MR. ARVANITIS: Yes, thank you. We have seen the news as well, but also we have seen the statements from the Prime Minister who believes, and the government believes, that the gas tariff increases are necessary and important to strengthen the financial position of Naftogaz. Therefore, I don’t have anymore comments beyond that.
INTERPRETER: Two more questions from Kyiv: Also one question is about the second tranche. “What will be the conditionality for the second tranche apart from budget deficit?” “And how much money will be disbursed in 2011?” And the second question is about credit line rates.
MR. ARVANITIS: Okay. Thank you. Let me start with the second part of the question. In 2011 the amount to be received by Ukraine is 4 billion SDRs and the current interest rate of our Stand-By Arrangement for Ukraine at this moment is about 2.5 percent. This, of course, is a variable rate. It depends on what the rates are in the market of what we call the SDR basket. It’s currencies that are in the SDR. It’s the euro, the dollar, the Japanese yen and the pound sterling. And the short term rates in these currencies determine the SDR rate and on top of that -- and on the basis of this, also determine the rate of our loans. So this is a variable rate, but at this moment Ukraine pays about 2.5 percent on its current credit outstanding.

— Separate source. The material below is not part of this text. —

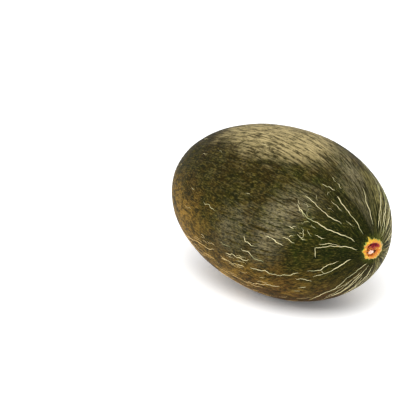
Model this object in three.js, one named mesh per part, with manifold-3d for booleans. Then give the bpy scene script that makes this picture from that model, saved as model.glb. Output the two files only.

MR. THOMSON: Are there any other questions waiting? In that case, we’ll give people an opportunity if they wish to pose any final questions. Otherwise, we’ll wrap up the call. And thank you very much for participating. Journalists who have dialed in, journalists who’ve assembled in the Resident Representative’s office in Kiev, and also Thanos Arvanitis, the Mission Chief here in Washington, D.C. If there are no final questions, then I wish you all a very good day. Thank you and goodbye.